Author | : Jonathan Miles-Watson |
Publisher | : Bloomsbury Publishing |
Total Pages | : 201 |
Release | : 2020-10-01 |
Genre | : Religion |
ISBN | : 1350050199 |
This book explores the material religion of contemporary Shimla, a vibrant postcolonial city, famed for its colonial heritage, set against the backdrop of the North-Western Himalayas. Jonathan Miles-Watson demonstrates that this landscape is able to peacefully reconcile the apparent tensions of faith, heritage and identity in a way that unseats traditional theories of religion, politics and heritage. It presents a mystery that is written in space through time; the key to unlocking this mystery lies in clear view, at the city's heart, in the contemporary material religion that surrounds nominally Christian sacred sites. Although the material religion centres on landscapes that are identifiable as Christian, the book demonstrates that Hindus, atheists and Sikhs all have a role to play in the mutually constitutive relations that lie at the centre of these knots of sacred entanglement.
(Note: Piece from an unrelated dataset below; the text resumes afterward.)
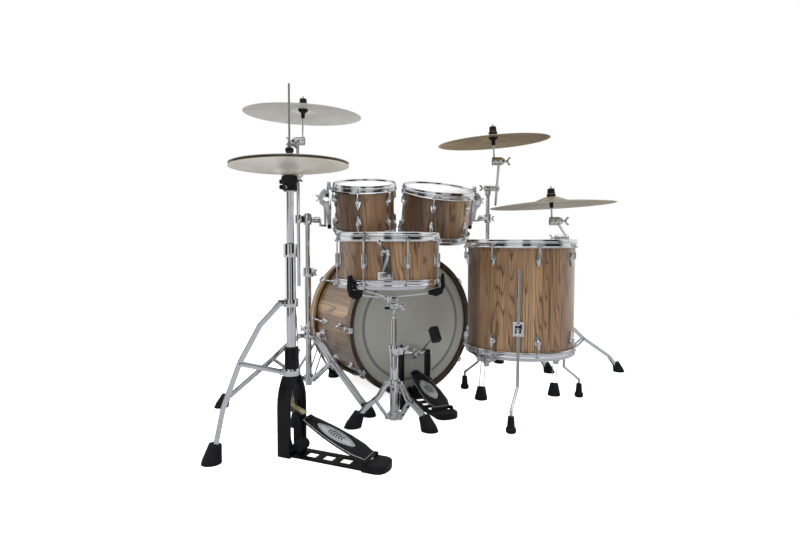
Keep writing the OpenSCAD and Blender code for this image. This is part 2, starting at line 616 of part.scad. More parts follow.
// ---------------------------------------------------------------- cymbals
// Profile of the top face: a bow with a domed bell, z = 0 at the rim
function bow(t, h) = h * (1 - pow(t, 1.9));
function bell_part(r, rb, hb) = r >= rb * 1.25 ? 0 : hb * pow(cos(min(90, 72 * r / rb)), 1.4);
function cymbal_top(R, bow_h, rb, hb) = concat(
    [for (i = [0 : 10]) let (r = 6.5 + (rb * 1.25 - 6.5) * i / 10)
        [r, bow(r / R, bow_h) + bell_part(r, rb, hb)]],
    [for (i = [1 : 9]) let (r = rb * 1.25 + (R - rb * 1.25) * i / 9) [r, bow(r / R, bow_h)]]);
module cymbal(d, bow_h, rb, hb) {
    top = cymbal_top(d / 2, bow_h, rb, hb);
    rotate_extrude($fn = 128) polygon(concat(top,
        [for (i = [len(top) - 1 : -1 : 0]) top[i] - [0, cymbal_t]]));
}
crash_bow = 17;
crash_bell = [50, 17];
ride_bow = 18;
ride_bell = [62, 20];
hat_bow = 13;
hat_bell = [48, 15];
// Height of the bell's top over the rim
crash_crown = crash_bow + crash_bell[1];
ride_crown = ride_bow + ride_bell[1];
hat_crown = hat_bow + hat_bell[1];

crash1_at = [-541, 259, 1160];    // rim centres
crash2_at = [158, -89, 1064];
ride_at = [306, -272, 796];
module crash1_place() translate(crash1_at) lean(crash1_lean) children();
module crash2_place() translate(crash2_at) lean(crash2_lean) children();
module ride_place() translate(ride_at) lean(ride_lean) children();
module crash1_cymbal() color(bronze) crash1_place()
    cymbal(crash1_d, crash_bow, crash_bell[0], crash_bell[1]);
module crash2_cymbal() color(bronze) crash2_place()
    cymbal(crash2_d, crash_bow, crash_bell[0], crash_bell[1]);
module ride_cymbal() color(bronze) ride_place()
    cymbal(ride_d, ride_bow, ride_bell[0], ride_bell[1]);

// ---------------------------------------------------------------- tilters
// A tilter is two ratchet discs side by side on one axis. The fixed disc belongs to the
// post or boom, the other carries the cymbal's rod.
tilt_dir = [0.8564, -0.5164, 0];  // direction of every tilter's axis
tilt_turn = -121.1;   // turns +Y onto tilt_dir
disc_r = 17;
post_side = 20;       // post or boom axis beside the cymbal's rod
drop1 = 103;          // pivot below the rim plane
drop2 = 78;
drop3 = 62;
crash1_pivot = crash1_at + leaned([0, 0, -drop1], crash1_lean);
crash2_pivot = crash2_at + leaned([0, 0, -drop2], crash2_lean);
ride_pivot = ride_at + leaned([0, 0, -drop3], ride_lean);
// side = 1 puts the fixed disc at -tilt_dir, side = -1 at +tilt_dir
module tilt_frame(p, side) translate(p) rotate([0, 0, side > 0 ? tilt_turn : tilt_turn + 180])
    children();
module moving_disc() translate([0, 8, 0]) rotate([90, 0, 0]) cylinder(h = 15, r = disc_r, $fn = 48);
module fixed_disc() {
    translate([0, -7.3, 0]) rotate([90, 0, 0]) cylinder(h = 22, r = disc_r, $fn = 48);
    translate([0, -29, 0]) rotate([90, 0, 0]) cylinder(h = 14, r1 = disc_r, r2 = 10, $fn = 48);
    translate([0, -42, 0]) rotate([0, 0, -90]) wing_bolt(9, 34);
}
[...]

This book builds upon over a decade of research to present an ethnographic account of devotional practices that speaks to contemporary developments in both the anthropology of Christianity and material religion. Through this exploration the book answers the mystery of Shimla's postcolonial harmony, while complicating established theories in the anthropology of religion, postcolonial studies, mythography, heritage studies and material culture.